3 Reasons This Bill to Protect Planned Parenthood Is Bad
John-Michael Seibler /
After David Daleiden secretly filmed Planned Parenthood employees discussing the dismemberment and sale of parts of aborted human babies, you may recall, a Texas grand jury indicted him, but not Planned Parenthood, for trafficking human organs.
Daleiden is the head of the pro-life Center for Medical Progress, which last year released the series of hidden-camera videos in which Planned Parenthood officials go over details of obtaining baby body parts for such transactions.
Judge Diane Bull in Harris County, Texas, where some filming took place, dismissed the charges against Daleiden. Related charges were dismissed later.
And now Planned Parenthood pushes a bill in the California state Assembly that would amend the state penal code to explicitly address conduct such as Daleiden’s.
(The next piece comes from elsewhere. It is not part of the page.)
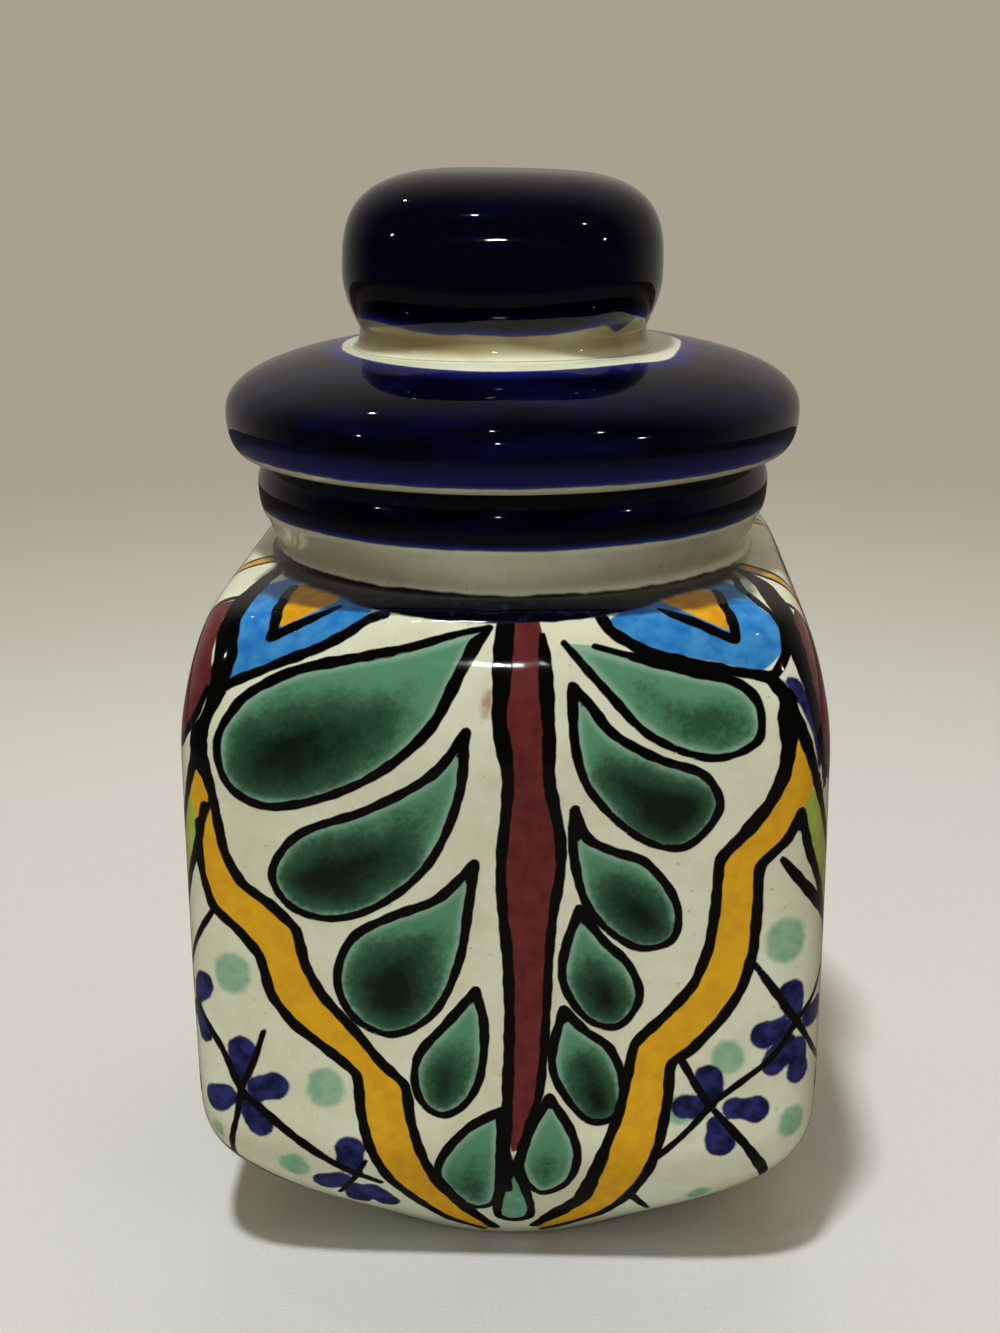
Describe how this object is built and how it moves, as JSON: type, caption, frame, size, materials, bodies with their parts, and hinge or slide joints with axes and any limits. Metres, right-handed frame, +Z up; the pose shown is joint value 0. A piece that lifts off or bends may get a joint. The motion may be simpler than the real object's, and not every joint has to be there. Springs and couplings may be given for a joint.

The Planned Parenthood bill, AB 1671, appears destined to fail for three reasons: it duplicates existing law, it appears “presumptively unconstitutional” to the state Senate, and it exemplifies the phenomenon of overcriminalization that California Gov. Jerry Brown has opposed in the past.
1. Superfluous
Existing state law criminalizes intentional eavesdropping or recording of any “confidential communication by means of an electronic amplifying or recording device without the consent of all parties to the confidential communication,” according to the California Legislative Counsel’s Digest.
As reported by Columbia Journalism Review, Assemblyman Jimmy Gomez, D-Los Angeles, introduced AB 1671 in January “at the behest of Planned Parenthood Affiliates of California.”
The legislation would amend existing law to add that any intentional disclosure or distribution of any confidential communication “with a health care provider” and “without the consent of all parties to the confidential communication” is a crime.
The Counsel’s Digest also notes the maximum penalty for a first-time violation would include a fine of $2,500 or imprisonment in a county jail for up to a year, or in state prison for up to three years. The penalty would be imposed per violation.
In addition to existing state law, federal law already makes the intentional interception and disclosure of “any wire, oral, or electronic communication” a federal offense, subject to fines, a prison sentence of up to five years, or both.
As former U.S. Attorney General Edwin Meese III once noted in congressional testimony, the nation already has “too many redundant, superfluous, and unnecessary criminal laws,” and they should be consolidated or eliminated.
Even if California and federal law didn’t already proscribe use of recording equipment in this way, this bill as drafted is likely unconstitutional—and the California Senate knows it.
2. Presumptively Unconstitutional
In Burstyn v. Wilson (1952), the United States Supreme Court ruled that film and audio recordings, because they preserve and disseminate the expression of ideas and important information, are “included within the free speech and free press guaranty of the First and 14th amendments.”
In Bartnicki v. Vopper (2001), the Supreme Court held that the First Amendment shields a radio show’s broadcast of an unlawfully intercepted communication that contains “information of public concern” so long as the broadcaster was not involved in the unlawful interception and legally acquired it.
Citing that 2001 decision, a California Senate committee report notes that “a stranger’s illegal conduct does not suffice to remove the First Amendment shield from speech about a matter of public concern.”
The bill, the report said, “appears as if it would apply to a media organization that receives a recording that was obtained in violation of” state law and “would therefore face constitutional challenges.”
3. Adds to Overcriminalization
Even if Planned Parenthood’s bill survives the California Assembly, Brown, a Democrat, could veto the bill based on his previous actions.
In an October 2015 letter to the Assembly, Brown returned nine bills without his signature and expressed opposition to bills that create new crimes “by finding a novel way to characterize and criminalize conduct that is already proscribed.”
“This multiplication and particularization of criminal behavior,” the governor added, “creates increasing complexity without commensurate benefit.”
Would the bill increase complexity? The California Senate has indicated it would by diminishing the public interest, identified in the 2001 Supreme Court case, in “the full and free dissemination of information concerning public issues.”
Would AB 1671 provide commensurate benefit? In one of Daleiden’s hidden-camera video recordings, as reported by The Federalist, a top medical officer for Planned Parenthood explained a reason to discuss a good price for aborted baby remains in the first place: “I want a Lamborghini,” she quipped.
Neither the First Amendment nor the criminal law should be abused to hide such ambitions from the public.